Copy exactly the lines from the one containing "Recreate this object" to the one containing "a stable door.", both lines included, and nothing else.

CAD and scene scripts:
§

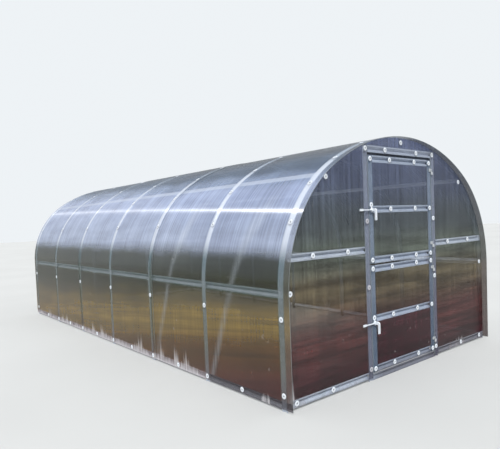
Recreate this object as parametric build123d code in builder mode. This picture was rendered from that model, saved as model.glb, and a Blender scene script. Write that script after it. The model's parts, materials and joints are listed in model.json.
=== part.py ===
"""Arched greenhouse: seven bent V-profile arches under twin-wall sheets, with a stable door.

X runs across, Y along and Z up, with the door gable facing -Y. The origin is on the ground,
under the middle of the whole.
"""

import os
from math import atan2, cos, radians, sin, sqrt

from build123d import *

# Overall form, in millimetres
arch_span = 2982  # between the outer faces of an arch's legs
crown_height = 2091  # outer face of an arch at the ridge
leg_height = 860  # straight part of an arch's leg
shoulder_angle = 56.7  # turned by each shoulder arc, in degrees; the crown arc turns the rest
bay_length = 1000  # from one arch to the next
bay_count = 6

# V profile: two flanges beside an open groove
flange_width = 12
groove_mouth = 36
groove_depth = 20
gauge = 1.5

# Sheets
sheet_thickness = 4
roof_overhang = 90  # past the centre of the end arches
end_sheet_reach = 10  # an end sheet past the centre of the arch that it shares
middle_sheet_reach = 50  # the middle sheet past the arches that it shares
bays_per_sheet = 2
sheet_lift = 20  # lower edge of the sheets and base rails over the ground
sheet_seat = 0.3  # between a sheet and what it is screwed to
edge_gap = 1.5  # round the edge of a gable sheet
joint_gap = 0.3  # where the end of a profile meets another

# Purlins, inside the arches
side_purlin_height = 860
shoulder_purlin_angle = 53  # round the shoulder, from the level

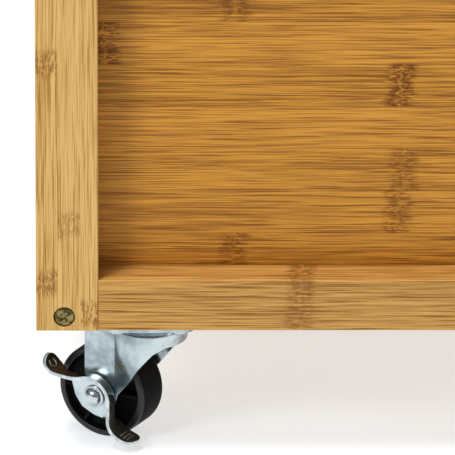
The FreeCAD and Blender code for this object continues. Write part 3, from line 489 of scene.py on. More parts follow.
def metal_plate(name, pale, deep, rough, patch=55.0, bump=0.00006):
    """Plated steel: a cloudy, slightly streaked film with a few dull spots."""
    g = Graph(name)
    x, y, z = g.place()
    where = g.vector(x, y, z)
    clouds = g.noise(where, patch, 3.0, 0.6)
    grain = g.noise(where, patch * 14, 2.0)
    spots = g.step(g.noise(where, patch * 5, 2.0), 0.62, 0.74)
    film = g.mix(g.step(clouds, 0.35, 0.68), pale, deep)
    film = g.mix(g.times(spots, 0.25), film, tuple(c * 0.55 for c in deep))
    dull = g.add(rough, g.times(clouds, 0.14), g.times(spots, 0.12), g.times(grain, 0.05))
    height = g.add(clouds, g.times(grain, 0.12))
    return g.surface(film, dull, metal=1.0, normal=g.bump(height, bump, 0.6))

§

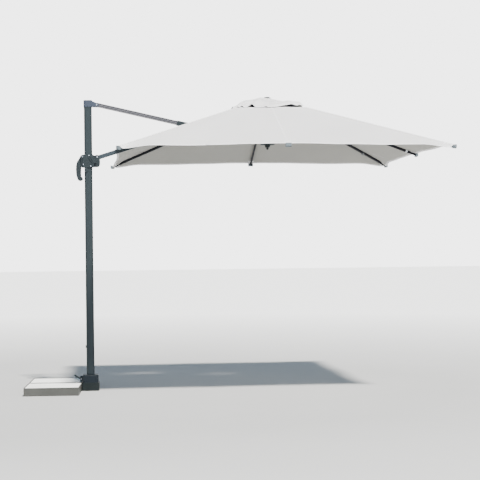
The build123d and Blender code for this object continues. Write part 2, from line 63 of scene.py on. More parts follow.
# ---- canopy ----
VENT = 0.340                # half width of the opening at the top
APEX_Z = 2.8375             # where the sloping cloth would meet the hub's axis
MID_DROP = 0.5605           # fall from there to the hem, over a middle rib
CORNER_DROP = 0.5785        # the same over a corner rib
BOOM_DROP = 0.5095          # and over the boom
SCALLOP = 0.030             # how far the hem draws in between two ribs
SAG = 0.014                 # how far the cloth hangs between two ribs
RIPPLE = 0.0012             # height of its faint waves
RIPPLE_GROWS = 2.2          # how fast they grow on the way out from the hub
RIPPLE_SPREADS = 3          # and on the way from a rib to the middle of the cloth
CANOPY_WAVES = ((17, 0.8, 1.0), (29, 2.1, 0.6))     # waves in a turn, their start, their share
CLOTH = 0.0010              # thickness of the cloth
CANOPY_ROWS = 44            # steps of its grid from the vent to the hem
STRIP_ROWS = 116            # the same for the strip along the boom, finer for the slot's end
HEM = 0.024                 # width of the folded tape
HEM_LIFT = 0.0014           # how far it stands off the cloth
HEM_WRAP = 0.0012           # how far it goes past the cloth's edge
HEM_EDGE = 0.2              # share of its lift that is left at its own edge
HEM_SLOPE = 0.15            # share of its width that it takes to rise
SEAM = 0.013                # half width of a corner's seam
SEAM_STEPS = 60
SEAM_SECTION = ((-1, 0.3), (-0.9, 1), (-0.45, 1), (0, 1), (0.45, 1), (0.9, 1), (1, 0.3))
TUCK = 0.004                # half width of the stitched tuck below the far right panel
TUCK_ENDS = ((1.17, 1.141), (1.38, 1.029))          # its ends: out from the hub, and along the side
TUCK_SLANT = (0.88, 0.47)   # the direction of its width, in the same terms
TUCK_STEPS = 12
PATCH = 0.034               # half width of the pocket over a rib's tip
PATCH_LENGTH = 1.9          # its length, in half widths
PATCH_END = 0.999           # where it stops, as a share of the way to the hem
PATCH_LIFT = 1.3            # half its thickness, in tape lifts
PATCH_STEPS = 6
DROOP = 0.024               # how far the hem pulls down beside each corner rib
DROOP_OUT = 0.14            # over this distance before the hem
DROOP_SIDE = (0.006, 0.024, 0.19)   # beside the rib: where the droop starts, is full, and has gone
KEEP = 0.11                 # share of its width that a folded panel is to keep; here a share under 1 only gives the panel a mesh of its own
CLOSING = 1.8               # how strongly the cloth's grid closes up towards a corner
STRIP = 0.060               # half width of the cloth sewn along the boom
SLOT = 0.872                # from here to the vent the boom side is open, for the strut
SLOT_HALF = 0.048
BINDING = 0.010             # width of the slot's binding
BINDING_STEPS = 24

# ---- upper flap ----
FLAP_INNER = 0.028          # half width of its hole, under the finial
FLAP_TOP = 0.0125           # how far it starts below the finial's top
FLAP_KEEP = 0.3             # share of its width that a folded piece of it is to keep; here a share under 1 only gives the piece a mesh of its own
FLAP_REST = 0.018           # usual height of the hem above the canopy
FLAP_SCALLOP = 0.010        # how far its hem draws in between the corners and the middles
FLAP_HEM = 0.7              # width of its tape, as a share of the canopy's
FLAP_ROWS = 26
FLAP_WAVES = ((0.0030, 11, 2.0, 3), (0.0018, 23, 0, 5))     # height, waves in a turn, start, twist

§

### FULL OUTPUT:
Recreate this object as parametric build123d code in builder mode. This picture was rendered from that model, saved as model.glb, and a Blender scene script. Write that script after it. The model's parts, materials and joints are listed in model.json.
=== part.py ===
"""Arched greenhouse: seven bent V-profile arches under twin-wall sheets, with a stable door.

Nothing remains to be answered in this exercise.